The gross weight of the rig and the tower was 730,000 lbs.
The height, including the trailer and tower, was 28 feet, and the width was 29 feet.
The load rolled on 128 wheels and the trailer was so heavy it also needed two push trucks.
And it needed so much room four cars were used to clear the lanes of traffic and help plot how to steer corners.
Premay Equipment terminal director Dale Marchand said Gauthier frequently contributed to planning operations.
“We have a certain group of drivers that we have a lot of trust in, and he fits in that category,” Marchand said, adding “he really does set an example.”
Jean Pisarski, of St. Bruno, Que. was the toast of Expocam in Montreal as he collected the prestigious award in 2001.
Born in Belgium and an immigrant to Canada at 17, Pisarksi, a.k.a. Crazy John, studied to be an electrical engineer and operated his own television shop for four decades before getting into the trucking biz in 1983.
A winner as he approached the age of 70, Pisarski’s unusual career path, and the glowing accolades he garnered from management at Transport Mirald of Boucherville, Que., got the attention of award judges.
“He’s a model for all truck drivers to follow,” said Transport Mirald operations manager Stephan Beliveau.
“He’s always very polite with customers and willing to fill in if we’re stuck with a load – even if it’s heading to Jersey.”
Heroism also played a part in Pisarski’s nomination. When a man rolled his car after falling asleep at the wheel in the Catskills, Pisarski pulled him from his vehicle.
“I ripped the door out and pulled him out,” said Pisarski. “No big deal.”
In November 2002, 47-year -old Hank Rensink took home the title, with 31 years on the road and three million accident-free miles.
His business acumen and community work contributed to
“Hank is one of the truly exceptional owner/operators,” said Elvira Vetrano, the Canadian manager for Hank’s fleet – North American Logistics.
As for community work, Hank got up at 5 a.m. every Sunday morning in the winter to help cook breakfast for the occupants of a homeless shelter in his hometown of St.
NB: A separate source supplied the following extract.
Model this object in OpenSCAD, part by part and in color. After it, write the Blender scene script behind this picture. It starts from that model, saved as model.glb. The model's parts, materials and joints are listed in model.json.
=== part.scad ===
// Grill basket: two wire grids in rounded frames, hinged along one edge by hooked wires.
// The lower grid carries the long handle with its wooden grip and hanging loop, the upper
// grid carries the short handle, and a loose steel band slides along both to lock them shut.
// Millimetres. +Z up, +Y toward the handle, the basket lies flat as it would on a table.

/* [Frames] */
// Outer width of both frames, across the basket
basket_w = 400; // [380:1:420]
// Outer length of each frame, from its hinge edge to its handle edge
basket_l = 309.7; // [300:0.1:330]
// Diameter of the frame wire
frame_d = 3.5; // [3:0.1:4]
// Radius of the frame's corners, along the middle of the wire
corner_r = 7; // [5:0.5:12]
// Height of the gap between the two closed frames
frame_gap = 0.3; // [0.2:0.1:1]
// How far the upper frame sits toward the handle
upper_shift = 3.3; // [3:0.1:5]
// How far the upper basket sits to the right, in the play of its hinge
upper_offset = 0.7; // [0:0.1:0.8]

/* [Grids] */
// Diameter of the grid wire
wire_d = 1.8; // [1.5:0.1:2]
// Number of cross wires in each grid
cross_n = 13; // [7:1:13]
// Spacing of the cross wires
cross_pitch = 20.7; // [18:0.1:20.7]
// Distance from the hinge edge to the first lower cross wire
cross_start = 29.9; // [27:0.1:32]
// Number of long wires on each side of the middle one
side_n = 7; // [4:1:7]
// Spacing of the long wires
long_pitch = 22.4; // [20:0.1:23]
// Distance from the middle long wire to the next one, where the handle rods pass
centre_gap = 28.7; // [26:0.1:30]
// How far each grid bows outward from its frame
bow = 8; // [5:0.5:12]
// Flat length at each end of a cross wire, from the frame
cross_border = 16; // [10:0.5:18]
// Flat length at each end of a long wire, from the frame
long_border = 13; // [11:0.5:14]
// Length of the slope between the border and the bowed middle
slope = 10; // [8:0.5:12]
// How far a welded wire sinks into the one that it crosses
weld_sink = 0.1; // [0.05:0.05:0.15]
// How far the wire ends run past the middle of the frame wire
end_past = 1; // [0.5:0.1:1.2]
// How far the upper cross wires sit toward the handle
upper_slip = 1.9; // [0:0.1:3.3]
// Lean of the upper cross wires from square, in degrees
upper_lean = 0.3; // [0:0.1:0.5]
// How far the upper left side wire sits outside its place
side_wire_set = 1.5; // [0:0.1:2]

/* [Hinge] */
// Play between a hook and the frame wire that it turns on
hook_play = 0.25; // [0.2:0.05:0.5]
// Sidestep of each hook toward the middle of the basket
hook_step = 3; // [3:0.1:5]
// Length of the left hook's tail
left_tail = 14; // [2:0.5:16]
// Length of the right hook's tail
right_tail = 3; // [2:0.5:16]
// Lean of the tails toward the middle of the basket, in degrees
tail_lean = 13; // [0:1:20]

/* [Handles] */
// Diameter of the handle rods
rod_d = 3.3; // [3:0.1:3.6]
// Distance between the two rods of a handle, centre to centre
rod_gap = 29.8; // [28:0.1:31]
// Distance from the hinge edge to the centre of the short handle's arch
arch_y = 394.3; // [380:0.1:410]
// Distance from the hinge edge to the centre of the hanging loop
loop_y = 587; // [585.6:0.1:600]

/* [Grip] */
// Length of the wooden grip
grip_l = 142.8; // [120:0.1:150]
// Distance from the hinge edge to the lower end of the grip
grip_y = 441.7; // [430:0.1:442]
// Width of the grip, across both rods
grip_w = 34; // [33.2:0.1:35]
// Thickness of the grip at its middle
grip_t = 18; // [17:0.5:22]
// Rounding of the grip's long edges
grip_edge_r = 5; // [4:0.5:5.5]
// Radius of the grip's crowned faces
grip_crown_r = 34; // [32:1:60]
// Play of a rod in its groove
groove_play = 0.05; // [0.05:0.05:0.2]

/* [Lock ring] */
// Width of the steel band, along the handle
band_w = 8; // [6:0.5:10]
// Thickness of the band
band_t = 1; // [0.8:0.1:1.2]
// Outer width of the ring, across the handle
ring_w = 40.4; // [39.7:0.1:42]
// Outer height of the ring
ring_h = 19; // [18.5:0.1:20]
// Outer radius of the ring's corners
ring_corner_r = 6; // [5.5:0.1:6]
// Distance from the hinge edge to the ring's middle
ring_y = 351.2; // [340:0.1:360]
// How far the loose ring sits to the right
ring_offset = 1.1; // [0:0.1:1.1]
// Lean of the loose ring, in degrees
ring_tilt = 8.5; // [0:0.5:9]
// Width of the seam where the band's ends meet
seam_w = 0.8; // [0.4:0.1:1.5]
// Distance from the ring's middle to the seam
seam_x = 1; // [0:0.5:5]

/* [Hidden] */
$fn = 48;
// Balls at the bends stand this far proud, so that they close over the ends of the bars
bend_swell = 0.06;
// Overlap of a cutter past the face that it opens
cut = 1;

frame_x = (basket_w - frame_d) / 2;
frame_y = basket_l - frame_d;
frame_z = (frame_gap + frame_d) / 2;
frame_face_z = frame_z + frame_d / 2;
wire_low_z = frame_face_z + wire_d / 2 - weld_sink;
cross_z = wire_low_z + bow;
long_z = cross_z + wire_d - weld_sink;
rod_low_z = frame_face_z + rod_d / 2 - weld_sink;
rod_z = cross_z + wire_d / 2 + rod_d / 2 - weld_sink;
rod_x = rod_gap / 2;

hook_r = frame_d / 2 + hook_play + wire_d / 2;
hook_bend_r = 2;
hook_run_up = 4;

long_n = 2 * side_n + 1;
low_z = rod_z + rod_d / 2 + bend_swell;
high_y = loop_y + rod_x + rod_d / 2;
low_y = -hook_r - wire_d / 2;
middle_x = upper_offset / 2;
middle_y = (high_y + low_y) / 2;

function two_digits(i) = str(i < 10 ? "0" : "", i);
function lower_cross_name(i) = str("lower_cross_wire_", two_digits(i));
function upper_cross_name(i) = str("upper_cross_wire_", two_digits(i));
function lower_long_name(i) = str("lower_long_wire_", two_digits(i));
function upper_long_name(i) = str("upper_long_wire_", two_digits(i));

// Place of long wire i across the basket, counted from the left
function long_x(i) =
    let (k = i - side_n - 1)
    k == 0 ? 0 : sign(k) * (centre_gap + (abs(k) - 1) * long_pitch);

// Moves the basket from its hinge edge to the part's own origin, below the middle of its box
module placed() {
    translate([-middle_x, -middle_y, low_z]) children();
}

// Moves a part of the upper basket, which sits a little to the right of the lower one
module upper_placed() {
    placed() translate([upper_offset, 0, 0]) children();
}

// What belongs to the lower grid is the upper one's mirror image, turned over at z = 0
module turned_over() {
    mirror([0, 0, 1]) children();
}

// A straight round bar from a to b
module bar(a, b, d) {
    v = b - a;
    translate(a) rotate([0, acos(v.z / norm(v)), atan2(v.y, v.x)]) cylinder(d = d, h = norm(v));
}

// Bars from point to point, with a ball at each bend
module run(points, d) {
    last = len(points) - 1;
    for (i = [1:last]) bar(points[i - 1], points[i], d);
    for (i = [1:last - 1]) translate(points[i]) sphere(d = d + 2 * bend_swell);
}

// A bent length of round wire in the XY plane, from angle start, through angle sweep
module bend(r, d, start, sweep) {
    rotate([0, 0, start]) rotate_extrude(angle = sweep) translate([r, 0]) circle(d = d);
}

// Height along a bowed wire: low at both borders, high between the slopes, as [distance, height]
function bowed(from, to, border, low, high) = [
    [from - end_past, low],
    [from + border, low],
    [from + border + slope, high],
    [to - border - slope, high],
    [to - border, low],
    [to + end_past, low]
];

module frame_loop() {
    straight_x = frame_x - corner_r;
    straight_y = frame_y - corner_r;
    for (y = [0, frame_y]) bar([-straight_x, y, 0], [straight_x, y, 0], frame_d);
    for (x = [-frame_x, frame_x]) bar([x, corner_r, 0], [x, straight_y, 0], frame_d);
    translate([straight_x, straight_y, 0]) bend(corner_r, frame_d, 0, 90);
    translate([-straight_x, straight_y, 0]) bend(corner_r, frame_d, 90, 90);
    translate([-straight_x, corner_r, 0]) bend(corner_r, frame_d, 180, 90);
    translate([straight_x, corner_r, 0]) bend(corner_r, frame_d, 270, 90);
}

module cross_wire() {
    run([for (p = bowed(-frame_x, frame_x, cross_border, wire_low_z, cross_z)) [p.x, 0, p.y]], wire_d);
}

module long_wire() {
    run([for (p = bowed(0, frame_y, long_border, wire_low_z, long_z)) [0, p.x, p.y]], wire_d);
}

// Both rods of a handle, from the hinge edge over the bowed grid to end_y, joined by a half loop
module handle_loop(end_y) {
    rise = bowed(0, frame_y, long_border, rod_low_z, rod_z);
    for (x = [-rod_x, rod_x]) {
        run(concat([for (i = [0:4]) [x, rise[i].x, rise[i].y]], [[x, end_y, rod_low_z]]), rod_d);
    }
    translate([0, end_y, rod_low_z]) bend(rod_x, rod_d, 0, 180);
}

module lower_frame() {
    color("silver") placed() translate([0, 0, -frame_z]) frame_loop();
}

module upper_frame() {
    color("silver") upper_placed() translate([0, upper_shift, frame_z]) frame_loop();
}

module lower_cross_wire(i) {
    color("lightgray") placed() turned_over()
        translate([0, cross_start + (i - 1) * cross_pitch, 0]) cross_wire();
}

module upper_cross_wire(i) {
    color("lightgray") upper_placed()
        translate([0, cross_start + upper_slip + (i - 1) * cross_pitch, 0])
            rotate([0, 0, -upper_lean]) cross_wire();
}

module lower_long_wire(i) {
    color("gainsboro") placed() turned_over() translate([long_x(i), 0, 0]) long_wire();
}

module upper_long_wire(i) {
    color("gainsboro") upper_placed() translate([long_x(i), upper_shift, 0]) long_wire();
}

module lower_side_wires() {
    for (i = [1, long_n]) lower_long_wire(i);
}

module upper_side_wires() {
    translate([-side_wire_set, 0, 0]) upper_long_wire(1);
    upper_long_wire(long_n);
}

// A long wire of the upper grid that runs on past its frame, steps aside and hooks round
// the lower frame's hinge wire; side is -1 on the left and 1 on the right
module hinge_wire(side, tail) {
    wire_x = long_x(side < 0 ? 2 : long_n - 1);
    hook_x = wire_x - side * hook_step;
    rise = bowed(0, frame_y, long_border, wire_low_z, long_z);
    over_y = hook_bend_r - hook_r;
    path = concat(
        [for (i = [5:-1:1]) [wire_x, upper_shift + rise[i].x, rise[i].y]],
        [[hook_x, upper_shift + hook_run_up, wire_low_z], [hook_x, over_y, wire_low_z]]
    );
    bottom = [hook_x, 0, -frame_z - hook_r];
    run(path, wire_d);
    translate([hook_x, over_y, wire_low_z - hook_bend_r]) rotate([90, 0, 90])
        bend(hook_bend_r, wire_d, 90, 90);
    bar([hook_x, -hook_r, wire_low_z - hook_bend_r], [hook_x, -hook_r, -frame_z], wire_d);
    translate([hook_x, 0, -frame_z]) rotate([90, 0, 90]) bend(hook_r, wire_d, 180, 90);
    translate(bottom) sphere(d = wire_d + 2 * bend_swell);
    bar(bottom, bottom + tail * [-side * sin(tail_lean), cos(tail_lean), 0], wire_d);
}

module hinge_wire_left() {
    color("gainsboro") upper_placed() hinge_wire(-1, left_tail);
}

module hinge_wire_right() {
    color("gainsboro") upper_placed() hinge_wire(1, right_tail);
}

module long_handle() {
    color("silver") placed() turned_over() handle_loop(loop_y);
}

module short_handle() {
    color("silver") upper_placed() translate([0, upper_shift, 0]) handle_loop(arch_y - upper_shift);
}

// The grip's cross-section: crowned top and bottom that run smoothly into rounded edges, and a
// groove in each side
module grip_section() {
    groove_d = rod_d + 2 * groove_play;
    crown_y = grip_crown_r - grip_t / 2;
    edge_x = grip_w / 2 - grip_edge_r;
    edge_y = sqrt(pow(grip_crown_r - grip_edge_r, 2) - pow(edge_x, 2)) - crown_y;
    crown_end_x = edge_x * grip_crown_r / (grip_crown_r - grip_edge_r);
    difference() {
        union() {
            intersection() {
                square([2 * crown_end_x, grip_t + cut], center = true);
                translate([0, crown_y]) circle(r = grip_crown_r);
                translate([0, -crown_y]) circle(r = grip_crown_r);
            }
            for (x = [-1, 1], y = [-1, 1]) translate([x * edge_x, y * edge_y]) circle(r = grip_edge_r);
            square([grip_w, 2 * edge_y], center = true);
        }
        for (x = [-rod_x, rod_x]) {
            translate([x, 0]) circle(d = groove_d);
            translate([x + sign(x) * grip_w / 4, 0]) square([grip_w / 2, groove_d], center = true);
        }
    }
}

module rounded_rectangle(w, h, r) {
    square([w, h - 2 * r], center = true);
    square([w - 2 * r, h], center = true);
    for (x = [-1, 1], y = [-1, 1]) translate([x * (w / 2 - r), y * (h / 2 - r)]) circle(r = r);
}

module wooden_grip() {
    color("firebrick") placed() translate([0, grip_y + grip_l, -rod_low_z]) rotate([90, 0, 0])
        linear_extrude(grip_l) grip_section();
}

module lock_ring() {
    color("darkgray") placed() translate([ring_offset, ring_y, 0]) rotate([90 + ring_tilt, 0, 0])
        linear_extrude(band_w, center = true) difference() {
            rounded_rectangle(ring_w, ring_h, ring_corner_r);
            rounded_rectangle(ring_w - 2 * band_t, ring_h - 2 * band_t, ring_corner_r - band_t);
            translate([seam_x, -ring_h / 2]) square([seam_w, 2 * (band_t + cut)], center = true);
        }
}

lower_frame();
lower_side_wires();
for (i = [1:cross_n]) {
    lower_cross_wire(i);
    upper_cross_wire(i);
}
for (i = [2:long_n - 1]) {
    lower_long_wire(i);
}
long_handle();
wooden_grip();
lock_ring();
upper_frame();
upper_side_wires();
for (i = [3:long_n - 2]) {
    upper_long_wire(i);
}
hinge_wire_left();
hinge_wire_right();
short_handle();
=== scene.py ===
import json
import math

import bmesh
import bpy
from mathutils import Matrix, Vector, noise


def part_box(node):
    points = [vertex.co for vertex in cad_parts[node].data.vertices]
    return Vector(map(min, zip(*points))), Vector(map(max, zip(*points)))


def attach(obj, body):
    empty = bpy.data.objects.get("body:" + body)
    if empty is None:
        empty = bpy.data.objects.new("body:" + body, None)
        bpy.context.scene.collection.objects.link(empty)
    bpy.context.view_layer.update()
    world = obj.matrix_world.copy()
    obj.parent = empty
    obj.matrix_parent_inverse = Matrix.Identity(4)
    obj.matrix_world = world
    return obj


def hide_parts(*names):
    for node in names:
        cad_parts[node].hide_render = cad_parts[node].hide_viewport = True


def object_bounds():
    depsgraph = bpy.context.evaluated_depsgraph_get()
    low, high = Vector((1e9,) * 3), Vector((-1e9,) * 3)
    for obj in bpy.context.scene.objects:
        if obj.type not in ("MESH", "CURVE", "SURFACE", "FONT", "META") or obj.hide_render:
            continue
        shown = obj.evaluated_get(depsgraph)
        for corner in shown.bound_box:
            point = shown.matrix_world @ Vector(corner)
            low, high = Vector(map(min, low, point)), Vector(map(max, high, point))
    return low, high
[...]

Catharines, Ont.
But Rensink’s claim to fame was not being late to a single delivery in his entire career.
Last but certainly not least came George Blackburn of British Columbia, with 46 years and an estimated 2.5 million miles under his belt.
“Everything comes back to you in the end,” was George’s motto and it held true for him – years after he caught a young man breaking into a friend’s rig and stole computer parts, the same young man came back and helped him break into his own truck when he locked himself out of his cab.
A pregnant woman he rescued and put up in a motel also eventually found him and not only paid him back, but had her husband there to thank him for his help.
“I’ve known George for 22 of the 23 years he has worked for Loomis Courier/DHL,” wrote David Zielke, area service manager for northern B.C.
“Over the years, George has always been an outstanding truck driver with regard to safety, dependability, willingness to go the extra mile and caring for his fellow employees and customers. His involvement with and contributions to non-profit organizations are countless. As the manager of a freight company who knows the value of getting schedules through on time, without accidents and with the customer’s freight intact, I highly value the dedication George has devoted to his profession.”
George was cashing in on his prize trip for two in Greece and Italy when Truck News tried to contact him recently, but we were able to get this much news via e-mail from his wife Ellen:
“Buon Giorno Famiglia e Amici, (Hello family and friends), …George and I are having a lovely time … We’ve been to the waterways of Venice, visited the streets of gold in Florence and watched the tower of Pisa lean. We’ve been to both coasts…seen the Adriatic Sea on one side of Italy and the Tyrrhenian Sea on the other. So far we’ve put on over 4,000 kms. Sounds like a trucker’s holiday doesn’t it?”
Truck News will announce the 2005 O/O of the Year at the Fergus (Ont.) Truck Show in July.